One of the interesting things about microfinance in Bangladesh is that its intense market saturation has not resulted in a crisis of over-indebtedness or unmanageable default. "Overlapping" is common -- that is, clients taking loans from several MFIs at the same time. Levels of multiple lending that would cause alarm in other countries are commonplace in Bangladesh. Many borrowers have three, five or even more loans outstanding at the same time. Providers say they are not worried about overlapping because it has been a feature of the sector for some time without triggering major bouts of default. They attribute the avoidance of crisis to the moderate pace of growth in microfinance over the past two decades, which has allowed clients and providers alike to learn by doing. In markets that have experienced crises, like India, Bolivia and Morocco, the crisis was preceded by a very rapid run-up in loan portfolios. Annual growth rates in the range of 20 to even 40 percent per year, as in Bangladesh, may be significantly safer than the 100 percent or higher rates experienced prior to crises in other countries. With extremely high growth, many clients are inexperienced and many loan officers are untested -- a dangerous combination.
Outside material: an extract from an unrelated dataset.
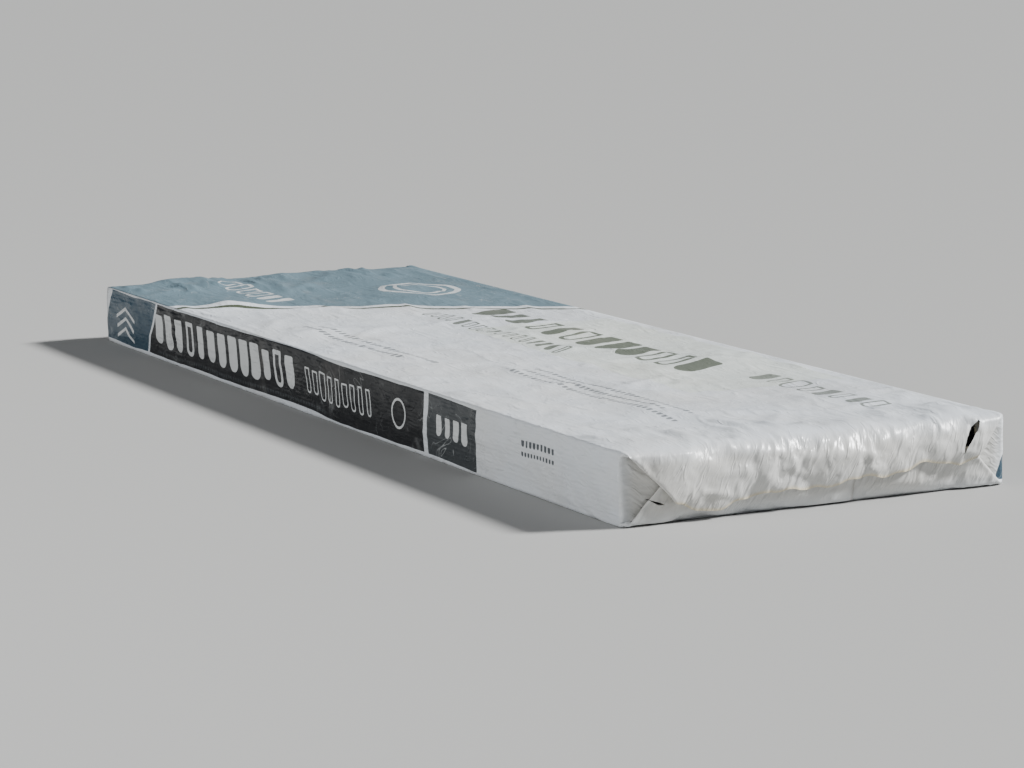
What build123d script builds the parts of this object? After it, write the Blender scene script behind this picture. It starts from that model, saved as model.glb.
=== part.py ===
from build123d import *
import os

# Wrapped bundle of laminated asphalt shingles, in millimetres. The origin is the middle of the
# underside. +X runs along the shingles, -Y is the long side that the butts of the odd shingles
# face, and +Z is up.

# Shingles
shingle_length = 1067.0
shingle_width = 356.0
ply_thickness = 1.95  # one asphalt-coated mat with its granules
shingle_count = 19
backer_gap = 14.0  # between the backer strips of two paired shingles, side by side in one ply
end_stagger = 1.5  # how far a shingle may lie off the middle of the stack, each way

# Tabs, left standing between the slots that are cut into the butt edge
slot_count = 5
slot_width = 92.0
slot_depth = 142.0
slot_taper = 9.0  # a slot is this much wider on each side at the butt than at its root
end_tab = 34.0  # least width of the tab at each end of a shingle
slot_widths = (0.78, 1.24, 0.92, 1.3, 0.66, 1.08, 0.84)  # shares of slot_width, taken in turn
slot_shifts = (-0.12, 0.09, 0.16, -0.07, 0.02, -0.15)  # shares of the pitch, taken in turn
staggers = (0.0, 0.7, -0.5, 1.0, -0.9, 0.3, -0.2)  # shares of end_stagger, taken in turn

# Film sleeve, drawn round the stack lengthwise and folded shut at both ends
film = 0.3
side_room = 2.4  # slack between the stack and the long sides, and the radius of the edges
top_room = 0.4
end_room = 7.0  # slack at each end, past the most staggered shingle

# End folds
flap_inset = 9.0  # the folded flaps stop this far short of the long sides
flap_bulge = 6.0  # how far the top flap stands off the end at its middle
flap_lip_gap = 2.4  # what is left of that at its free lip
lip_low = 9.0  # height of the lip at the low corner of the end
lip_high = 31.0  # height of the lip at the high corner
lower_flap_height = 25.0
lower_flap_cut = 30.0  # the lower flap narrows by this much on each side
tuck_depth = 48.0  # gusset tucked in from each long side
slit_length = 27.0  # gap left open between the folds at the high corner
slit_width = 4.5
slit_from_side = 27.0
slit_from_top = 14.0
slit_angle = 50.0

plies_per_pair = 3
backer_width = (shingle_width - backer_gap) / 2  # laminated behind the tabs, flush with the butt edge
bottom_of_stack = film
plies_high = plies_per_pair * (shingle_count // 2) + 2 * (shingle_count % 2)
stack_height = plies_high * ply_thickness
inner_length = shingle_length + 2 * (end_stagger + end_room)
inner_width = shingle_width + 2 * side_room
inner_height = stack_height + top_room
wrap_length = inner_length + 2 * film
wrap_width = inner_width + 2 * film
wrap_height = inner_height + 2 * film
edge_radius = side_room + film


def tabbed_sheet(number):
    """The exposed sheet of one shingle, flat on z = 0 with its butt edge at -Y."""
    pitch = (shingle_length - 2 * end_tab) / slot_count
    first = -shingle_length / 2 + end_tab
    butt = -shingle_width / 2
    outline = [(-shingle_length / 2, butt)]
    for slot in range(slot_count):
        turn = slot + 2 * number
        middle = first + pitch * (slot + 0.5 + slot_shifts[turn % len(slot_shifts)])
        root = slot_width * slot_widths[(turn + number) % len(slot_widths)] / 2
        mouth = root + slot_taper
        outline += [
            (middle - mouth, butt),
            (middle - root, butt + slot_depth),
            (middle + root, butt + slot_depth),
            (middle + mouth, butt),
        ]
    outline += [
        (shingle_length / 2, butt),
        (shingle_length / 2, shingle_width / 2),
        (-shingle_length / 2, shingle_width / 2),
    ]
    return extrude(make_face(Polyline(*outline, close=True)), amount=ply_thickness)


def backer_strip():
    """The strip behind the tabs, flat on top of the tabbed sheet with its edge at the butt."""
    at_butt = Pos(0, (backer_width - shingle_width) / 2, ply_thickness)
    on_floor = (Align.CENTER, Align.CENTER, Align.MIN)
    return at_butt * Box(shingle_length, backer_width, ply_thickness, align=on_floor)


def shingle(number):
    """One laminated shingle in its place. Odd ones lie face down with their butt at -Y, and each
    even one lies face up on the one below it, turned round, so that the two backers are side by
    side in one ply and the pair is three plies thick."""
    laminate = tabbed_sheet(number) + backer_strip()
    pair = (number - 1) // 2
    if number % 2 == 0:
        laminate = Rot(180, 0, 0) * laminate
        laminate = Pos(0, 0, plies_per_pair * ply_thickness) * laminate
    shift = end_stagger * staggers[number % len(staggers)]
    return Pos(shift, 0, bottom_of_stack + pair * plies_per_pair * ply_thickness) * laminate


def sleeve():
    """The closed film tube, as a thin shell with the stack's room inside."""
    on_floor = (Align.CENTER, Align.CENTER, Align.MIN)
    outside = Box(wrap_length, wrap_width, wrap_height, align=on_floor)
    outside = fillet(outside.edges(), edge_radius)
    inside = Pos(0, 0, film) * Box(inner_length, inner_width, inner_height, align=on_floor)
    inside = fillet(inside.edges(), edge_radius - film)
    return outside - inside


def along_end(profile, width):
    """A profile drawn in (x, z), extruded along Y by the width, about y = 0."""
    return Pos(0, width / 2, 0) * extrude(Plane.XZ * make_face(profile), amount=width)


def below_lip():
    """Everything under the slanting lip of the top flap."""
    half = wrap_width
    slope = (lip_high - lip_low) / (wrap_width - 2 * flap_inset)
    middle = (lip_high + lip_low) / 2
    corners = [
        (-half, -wrap_height),
        (half, -wrap_height),
        (half, middle + slope * half),
        (-half, middle - slope * half),
    ]
    wedge = make_face(Polyline(*corners, close=True))
    return Pos(wrap_length / 2 - flap_bulge, 0, 0) * extrude(Plane.YZ * wedge, amount=4 * flap_bulge)


def top_flap():
    """The puffed outer flap. It hangs from the top edge, and its lip is free."""
    wall = wrap_length / 2
    root = wrap_height - edge_radius
    lip = lip_low - (lip_high - lip_low) / 4
    waist = root * 0.55
    embed = film / 2
    outer = ThreePointArc(
        (wall - embed, root), (wall + flap_bulge, waist), (wall + flap_lip_gap, lip)
    )
    across = Line((wall + flap_lip_gap, lip), (wall + flap_lip_gap - film, lip))
    inner = ThreePointArc(
        (wall + flap_lip_gap - film, lip), (wall + flap_bulge - film, waist), (wall - embed, root - 2 * film)
    )
    close = Line((wall - embed, root - 2 * film), (wall - embed, root))
    return along_end(outer + across + inner + close, wrap_width - 2 * flap_inset) - below_lip()


def lower_flap():
    """The flap turned up from the floor, under the top flap."""
    wall = wrap_length / 2
    half_root = wrap_width / 2 - flap_inset
    half_top = half_root - lower_flap_cut
    corners = [
        (-half_root, edge_radius),
        (half_root, edge_radius),
        (half_top, lower_flap_height),
        (-half_top, lower_flap_height),
    ]
    sheet = extrude(Plane.YZ * make_face(Polyline(*corners, close=True)), amount=film * 1.5)
    return Pos(wall - film / 2, 0, 0) * sheet


def tuck(side):
    """The gusset pushed in from one long side: a triangle flat on the end."""
    wall = wrap_length / 2
    edge = side * (wrap_width / 2 - edge_radius)
    point = side * (wrap_width / 2 - tuck_depth)
    corners = [(edge, edge_radius), (edge, wrap_height - edge_radius), (point, wrap_height / 2)]
    sheet = extrude(Plane.YZ * make_face(Polyline(*corners, close=True)), amount=film * 1.2)
    return Pos(wall - film / 2, 0, 0) * sheet


def corner_slit():
    """The gap between the folds at the high corner, cut right through to the stack."""
    wall = wrap_length / 2
    place = Pos(wall, wrap_width / 2 - slit_from_side, wrap_height - slit_from_top)
    return place * Rot(slit_angle, 0, 0) * Box(4 * flap_bulge, slit_length, slit_width)


def wrap():
    """The sleeve with both ends folded alike, the far end being the near one turned round."""
    folds = top_flap() + lower_flap() + tuck(-1) + tuck(1)
    half_turn = Rot(0, 0, 180)
    body = sleeve() + folds + half_turn * folds
    return body - corner_slit() - half_turn * corner_slit()


def main():
    os.makedirs("parts", exist_ok=True)
    for number in range(1, shingle_count + 1):
        export_step(shingle(number), f"parts/shingle_{number:02d}.step")
    export_step(wrap(), "parts/film_wrap.step")


main()
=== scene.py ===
import math

import bmesh
import bpy
import numpy as np
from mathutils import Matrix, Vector


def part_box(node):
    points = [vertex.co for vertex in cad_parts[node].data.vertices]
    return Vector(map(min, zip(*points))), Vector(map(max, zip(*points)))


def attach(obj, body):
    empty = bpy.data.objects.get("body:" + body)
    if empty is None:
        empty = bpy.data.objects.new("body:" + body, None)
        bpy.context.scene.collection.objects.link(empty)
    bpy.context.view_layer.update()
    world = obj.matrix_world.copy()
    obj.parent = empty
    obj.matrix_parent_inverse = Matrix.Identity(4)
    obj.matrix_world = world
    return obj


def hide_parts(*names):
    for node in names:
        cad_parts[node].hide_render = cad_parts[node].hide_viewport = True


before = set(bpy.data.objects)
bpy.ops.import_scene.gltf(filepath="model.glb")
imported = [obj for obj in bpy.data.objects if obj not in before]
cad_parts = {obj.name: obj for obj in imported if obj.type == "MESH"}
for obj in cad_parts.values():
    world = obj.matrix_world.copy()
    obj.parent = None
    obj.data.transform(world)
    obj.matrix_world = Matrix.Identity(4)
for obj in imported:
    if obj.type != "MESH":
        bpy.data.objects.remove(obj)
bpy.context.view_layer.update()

shingleNames = sorted(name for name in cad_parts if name.startswith("shingle"))
shingleBoxes = [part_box(name) for name in shingleNames]
stackLow = np.array([min(box[0][axis] for box in shingleBoxes) for axis in range(3)])
stackHigh = np.array([max(box[1][axis] for box in shingleBoxes) for axis in range(3)])
wrapLow, wrapHigh = [np.array(corner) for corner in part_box("film_wrap")]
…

Because it has been a sizable sector for two decades, Bangladesh presents the interesting case study of a country in which many new clients will have grown up with microfinance as the daughters (and sons) of clients. It would be interesting to examine whether clients who learned about microcredit at their mothers' knees make good debt management decisions. If that could be shown, it would provide powerful information to guide the current interest in financial literacy training.

Meanwhile, the providers in Bangladesh are rightly proud to be part of one of the oldest and largest microfinance sectors in the world. They are confident that their sector is stable even in the face of heavy saturation and multiple borrowing. And yet, I wonder about that. Pride goeth before a fall, says the proverb, and if there is one lesson from the history of financial crises, it is that no financial sector is immune.